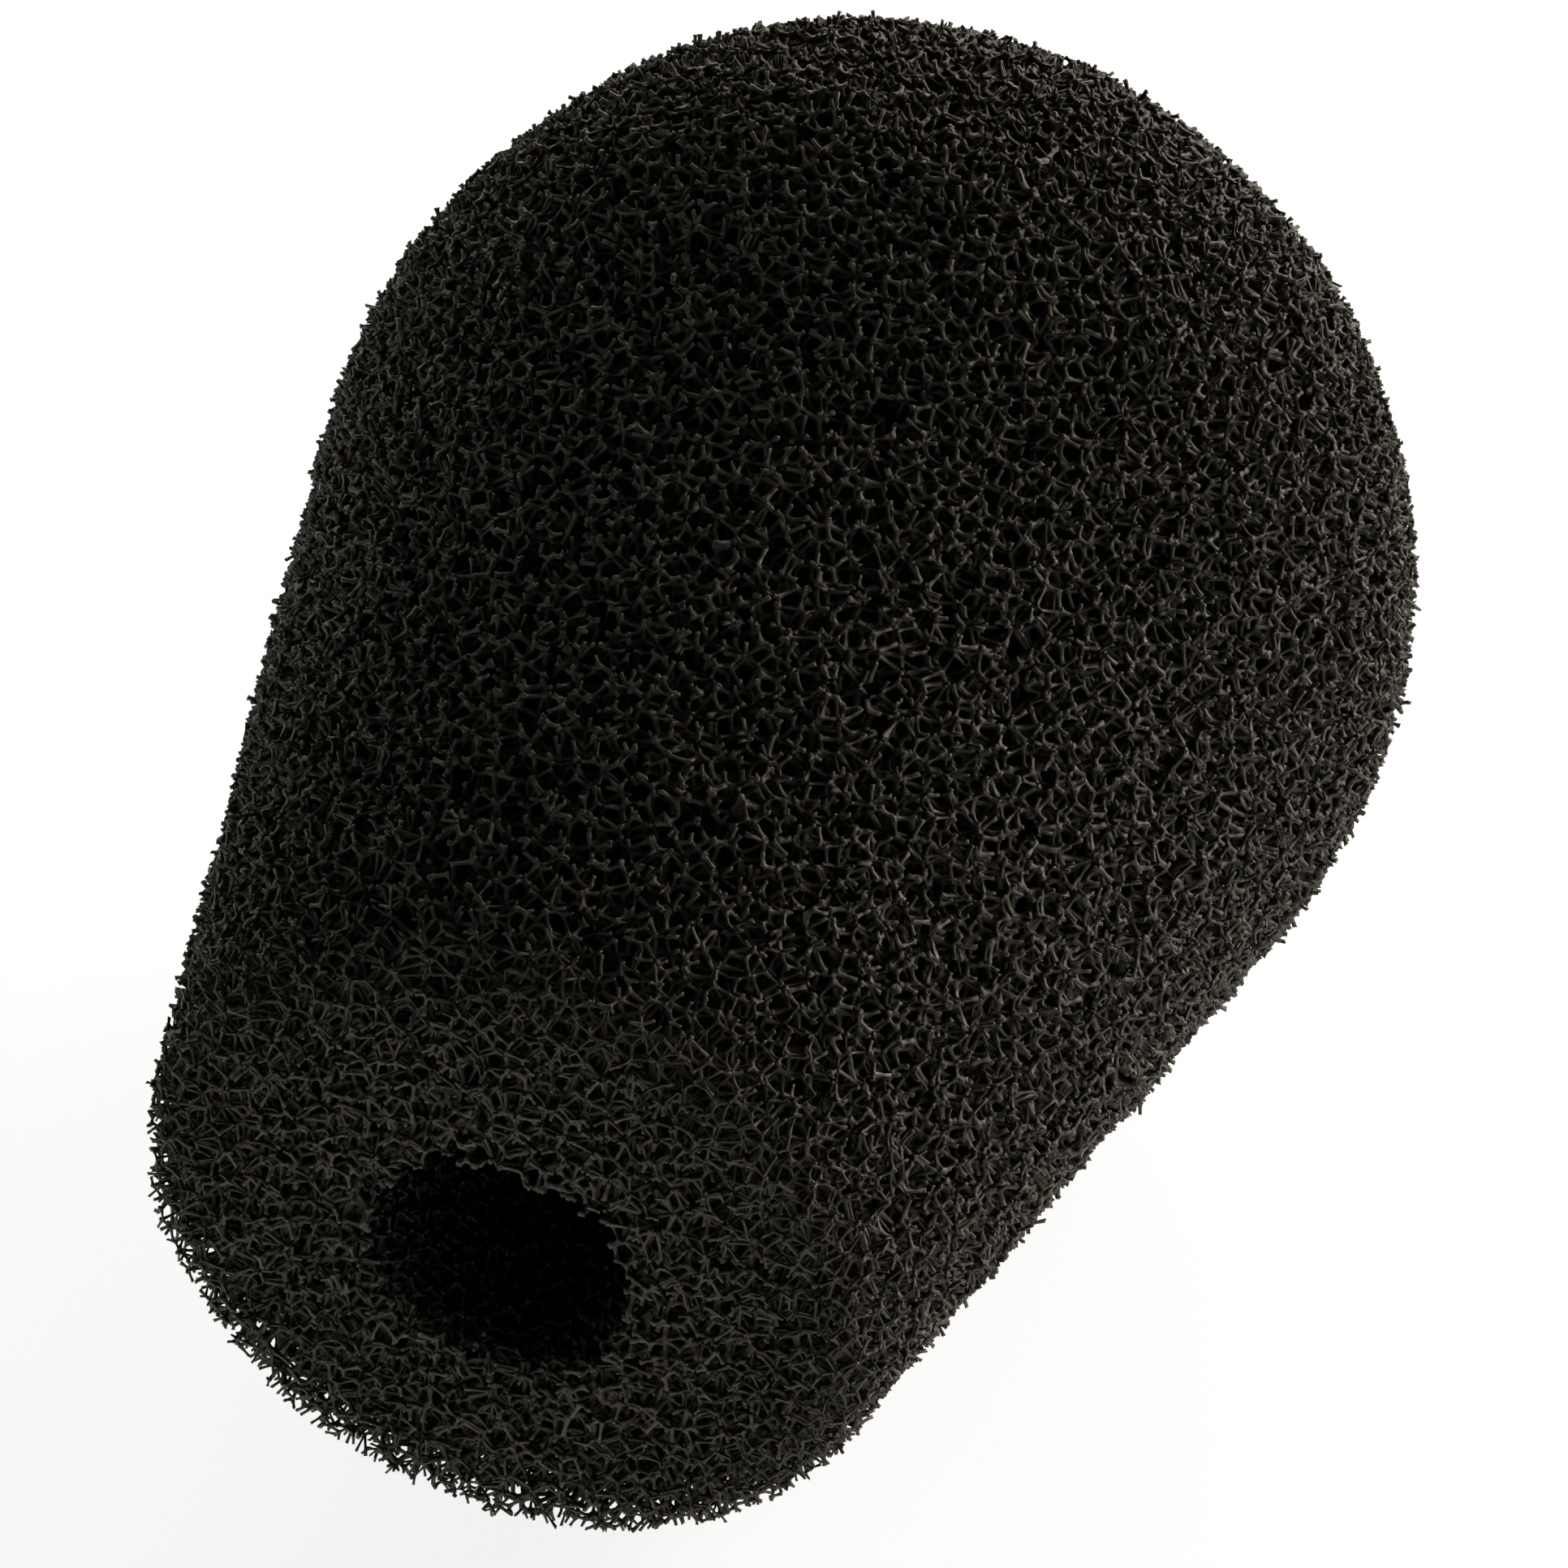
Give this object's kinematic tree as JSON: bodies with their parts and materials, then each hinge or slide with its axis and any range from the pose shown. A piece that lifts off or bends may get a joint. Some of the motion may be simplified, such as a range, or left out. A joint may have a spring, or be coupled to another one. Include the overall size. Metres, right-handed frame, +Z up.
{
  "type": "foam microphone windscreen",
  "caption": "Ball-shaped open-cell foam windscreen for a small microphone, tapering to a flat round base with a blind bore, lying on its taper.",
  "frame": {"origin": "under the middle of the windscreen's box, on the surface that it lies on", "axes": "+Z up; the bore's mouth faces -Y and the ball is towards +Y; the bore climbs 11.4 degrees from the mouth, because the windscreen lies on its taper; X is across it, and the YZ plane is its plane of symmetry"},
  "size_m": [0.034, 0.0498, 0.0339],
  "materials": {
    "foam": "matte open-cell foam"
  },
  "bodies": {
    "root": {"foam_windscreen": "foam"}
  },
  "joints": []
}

# # # # # # #

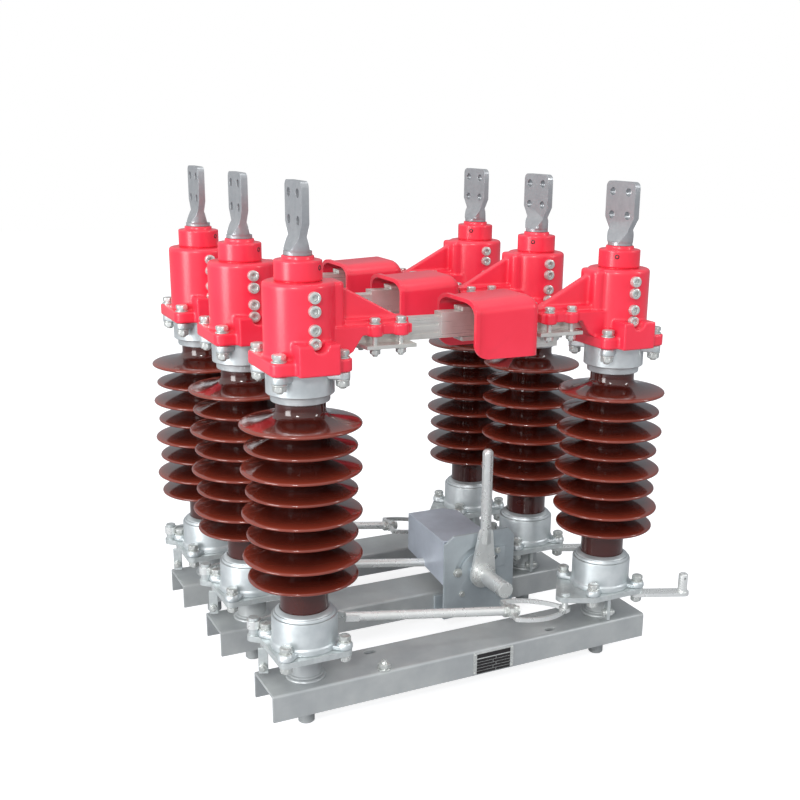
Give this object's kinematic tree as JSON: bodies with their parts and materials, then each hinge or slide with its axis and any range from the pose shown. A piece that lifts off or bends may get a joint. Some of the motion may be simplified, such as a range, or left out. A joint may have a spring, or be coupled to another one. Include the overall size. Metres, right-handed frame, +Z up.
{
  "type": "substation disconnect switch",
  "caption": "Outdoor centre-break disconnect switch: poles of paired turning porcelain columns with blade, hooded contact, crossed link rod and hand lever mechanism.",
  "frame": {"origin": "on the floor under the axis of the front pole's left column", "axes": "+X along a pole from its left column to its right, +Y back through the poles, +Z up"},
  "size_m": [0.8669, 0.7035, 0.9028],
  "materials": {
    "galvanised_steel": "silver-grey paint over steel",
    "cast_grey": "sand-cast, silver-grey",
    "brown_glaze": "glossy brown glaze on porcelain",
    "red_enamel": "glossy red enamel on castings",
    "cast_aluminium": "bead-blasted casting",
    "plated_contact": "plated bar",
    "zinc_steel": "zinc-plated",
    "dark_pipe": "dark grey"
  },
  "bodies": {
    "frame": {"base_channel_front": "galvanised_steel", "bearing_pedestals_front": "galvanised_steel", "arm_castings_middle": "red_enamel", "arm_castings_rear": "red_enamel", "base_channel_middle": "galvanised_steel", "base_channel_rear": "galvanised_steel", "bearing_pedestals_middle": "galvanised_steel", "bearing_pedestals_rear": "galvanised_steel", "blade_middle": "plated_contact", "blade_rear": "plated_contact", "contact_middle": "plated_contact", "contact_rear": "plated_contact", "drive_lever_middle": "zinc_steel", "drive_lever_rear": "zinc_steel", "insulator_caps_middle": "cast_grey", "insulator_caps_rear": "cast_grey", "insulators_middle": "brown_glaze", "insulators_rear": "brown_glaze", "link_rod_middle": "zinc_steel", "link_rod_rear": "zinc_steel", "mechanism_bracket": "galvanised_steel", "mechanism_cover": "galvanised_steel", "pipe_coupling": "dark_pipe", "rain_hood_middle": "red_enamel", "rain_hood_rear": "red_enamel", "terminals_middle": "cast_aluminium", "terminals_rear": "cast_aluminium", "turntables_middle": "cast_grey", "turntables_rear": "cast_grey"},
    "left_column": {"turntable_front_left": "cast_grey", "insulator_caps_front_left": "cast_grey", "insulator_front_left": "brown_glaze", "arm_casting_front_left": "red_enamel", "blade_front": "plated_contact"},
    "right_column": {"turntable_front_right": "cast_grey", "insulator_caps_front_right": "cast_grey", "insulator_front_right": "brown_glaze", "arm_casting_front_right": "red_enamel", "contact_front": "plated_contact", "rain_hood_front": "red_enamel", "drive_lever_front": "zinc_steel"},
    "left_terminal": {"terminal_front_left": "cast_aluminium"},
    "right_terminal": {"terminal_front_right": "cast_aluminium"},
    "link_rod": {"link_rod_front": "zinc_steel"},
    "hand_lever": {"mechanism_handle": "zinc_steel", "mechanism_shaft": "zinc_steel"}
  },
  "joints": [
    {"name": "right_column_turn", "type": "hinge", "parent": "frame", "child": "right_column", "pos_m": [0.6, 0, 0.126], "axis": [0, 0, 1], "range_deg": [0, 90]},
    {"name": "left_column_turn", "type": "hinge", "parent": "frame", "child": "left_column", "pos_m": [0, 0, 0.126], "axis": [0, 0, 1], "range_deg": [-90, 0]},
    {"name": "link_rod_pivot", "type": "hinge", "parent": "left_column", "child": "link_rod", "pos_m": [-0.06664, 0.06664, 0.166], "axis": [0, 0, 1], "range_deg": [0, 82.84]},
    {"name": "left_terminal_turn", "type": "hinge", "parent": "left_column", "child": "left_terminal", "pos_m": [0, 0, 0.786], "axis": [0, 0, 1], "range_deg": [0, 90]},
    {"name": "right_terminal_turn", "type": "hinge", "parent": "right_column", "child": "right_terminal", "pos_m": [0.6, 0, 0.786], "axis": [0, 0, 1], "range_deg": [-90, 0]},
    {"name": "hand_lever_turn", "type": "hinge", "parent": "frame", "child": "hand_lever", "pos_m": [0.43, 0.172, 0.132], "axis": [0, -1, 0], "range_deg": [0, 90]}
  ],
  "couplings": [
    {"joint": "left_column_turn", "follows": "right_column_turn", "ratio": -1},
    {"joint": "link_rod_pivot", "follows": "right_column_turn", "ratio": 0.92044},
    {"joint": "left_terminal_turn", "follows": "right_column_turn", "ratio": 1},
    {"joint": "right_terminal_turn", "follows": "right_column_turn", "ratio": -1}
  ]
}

# # # # # # #

■ What you need to do
From the data above, copy each line where the string "hinge" appears.

■ Written reply
Give this object's kinematic tree as JSON: bodies with their parts and materials, then each hinge or slide with its axis and any range from the pose shown. A piece that lifts off or bends may get a joint. Some of the motion may be simplified, such as a range, or left out. A joint may have a spring, or be coupled to another one. Include the overall size. Metres, right-handed frame, +Z up.
Give this object's kinematic tree as JSON: bodies with their parts and materials, then each hinge or slide with its axis and any range from the pose shown. A piece that lifts off or bends may get a joint. Some of the motion may be simplified, such as a range, or left out. A joint may have a spring, or be coupled to another one. Include the overall size. Metres, right-handed frame, +Z up.
    {"name": "right_column_turn", "type": "hinge", "parent": "frame", "child": "right_column", "pos_m": [0.6, 0, 0.126], "axis": [0, 0, 1], "range_deg": [0, 90]},
    {"name": "left_column_turn", "type": "hinge", "parent": "frame", "child": "left_column", "pos_m": [0, 0, 0.126], "axis": [0, 0, 1], "range_deg": [-90, 0]},
    {"name": "link_rod_pivot", "type": "hinge", "parent": "left_column", "child": "link_rod", "pos_m": [-0.06664, 0.06664, 0.166], "axis": [0, 0, 1], "range_deg": [0, 82.84]},
    {"name": "left_terminal_turn", "type": "hinge", "parent": "left_column", "child": "left_terminal", "pos_m": [0, 0, 0.786], "axis": [0, 0, 1], "range_deg": [0, 90]},
    {"name": "right_terminal_turn", "type": "hinge", "parent": "right_column", "child": "right_terminal", "pos_m": [0.6, 0, 0.786], "axis": [0, 0, 1], "range_deg": [-90, 0]},
    {"name": "hand_lever_turn", "type": "hinge", "parent": "frame", "child": "hand_lever", "pos_m": [0.43, 0.172, 0.132], "axis": [0, -1, 0], "range_deg": [0, 90]}